-- WHAT YOU ARE ASKED TO DO --
All of the data below should be written out exactly.

◇ ◇ ◇ ◇ ◇

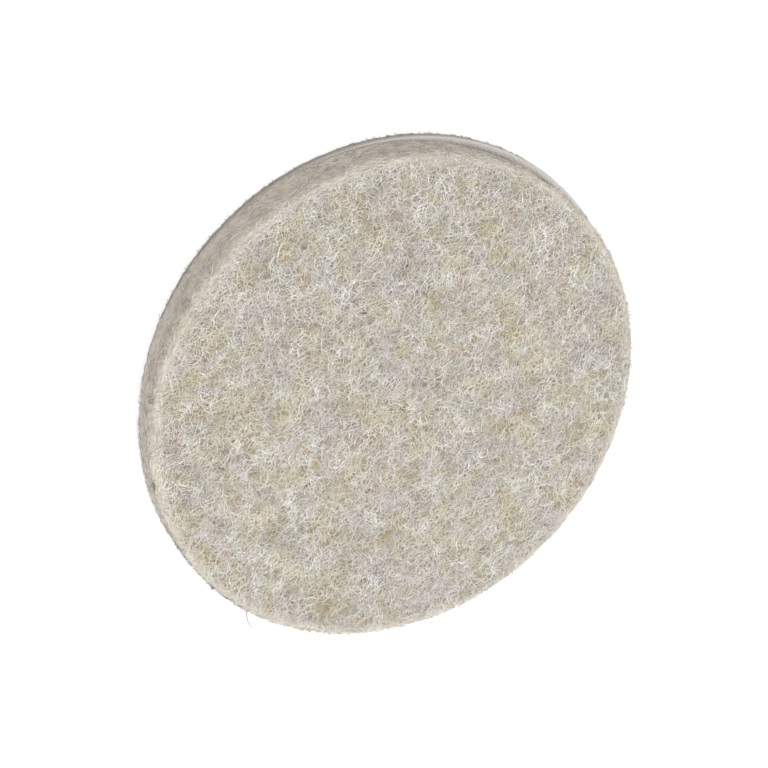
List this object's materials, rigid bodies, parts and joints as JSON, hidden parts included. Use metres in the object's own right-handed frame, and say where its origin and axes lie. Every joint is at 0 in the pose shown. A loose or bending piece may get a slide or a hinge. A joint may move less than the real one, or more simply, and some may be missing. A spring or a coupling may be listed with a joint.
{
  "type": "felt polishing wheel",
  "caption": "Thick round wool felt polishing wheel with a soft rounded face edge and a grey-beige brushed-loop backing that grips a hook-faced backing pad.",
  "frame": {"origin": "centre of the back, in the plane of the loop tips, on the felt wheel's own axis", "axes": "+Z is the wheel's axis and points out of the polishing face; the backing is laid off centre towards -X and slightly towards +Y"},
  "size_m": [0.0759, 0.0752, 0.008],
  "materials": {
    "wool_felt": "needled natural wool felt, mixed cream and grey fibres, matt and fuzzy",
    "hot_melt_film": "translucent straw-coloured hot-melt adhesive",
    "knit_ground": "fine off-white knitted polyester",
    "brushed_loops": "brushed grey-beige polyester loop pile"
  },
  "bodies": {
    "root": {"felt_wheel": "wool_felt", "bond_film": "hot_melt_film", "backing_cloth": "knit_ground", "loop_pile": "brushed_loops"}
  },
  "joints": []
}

◇ ◇ ◇ ◇ ◇

-- RESULT OF THIS EXERCISE --
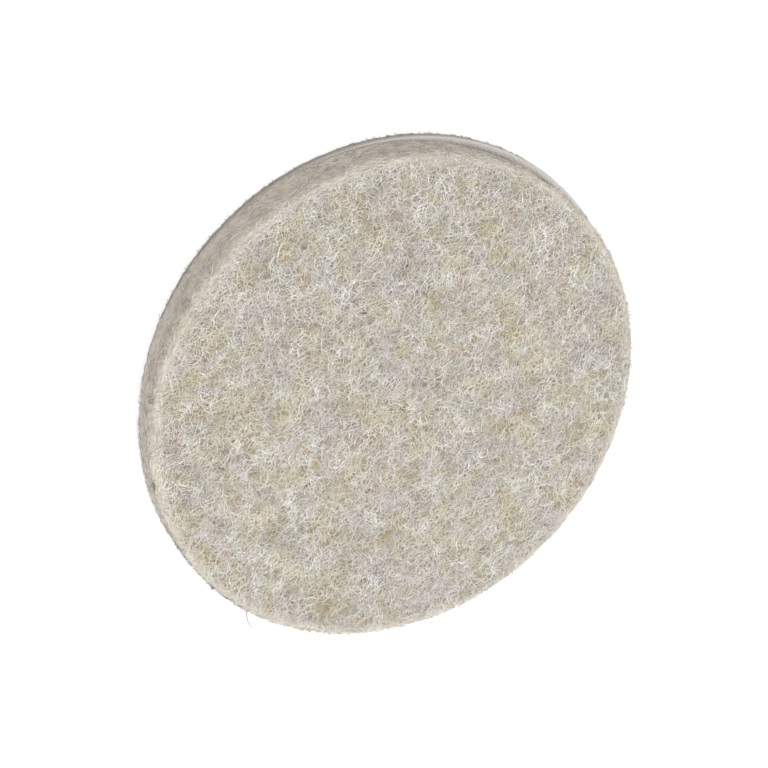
List this object's materials, rigid bodies, parts and joints as JSON, hidden parts included. Use metres in the object's own right-handed frame, and say where its origin and axes lie. Every joint is at 0 in the pose shown. A loose or bending piece may get a slide or a hinge. A joint may move less than the real one, or more simply, and some may be missing. A spring or a coupling may be listed with a joint.
{
  "type": "felt polishing wheel",
  "caption": "Thick round wool felt polishing wheel with a soft rounded face edge and a grey-beige brushed-loop backing that grips a hook-faced backing pad.",
  "frame": {"origin": "centre of the back, in the plane of the loop tips, on the felt wheel's own axis", "axes": "+Z is the wheel's axis and points out of the polishing face; the backing is laid off centre towards -X and slightly towards +Y"},
  "size_m": [0.0759, 0.0752, 0.008],
  "materials": {
    "wool_felt": "needled natural wool felt, mixed cream and grey fibres, matt and fuzzy",
    "hot_melt_film": "translucent straw-coloured hot-melt adhesive",
    "knit_ground": "fine off-white knitted polyester",
    "brushed_loops": "brushed grey-beige polyester loop pile"
  },
  "bodies": {
    "root": {"felt_wheel": "wool_felt", "bond_film": "hot_melt_film", "backing_cloth": "knit_ground", "loop_pile": "brushed_loops"}
  },
  "joints": []
}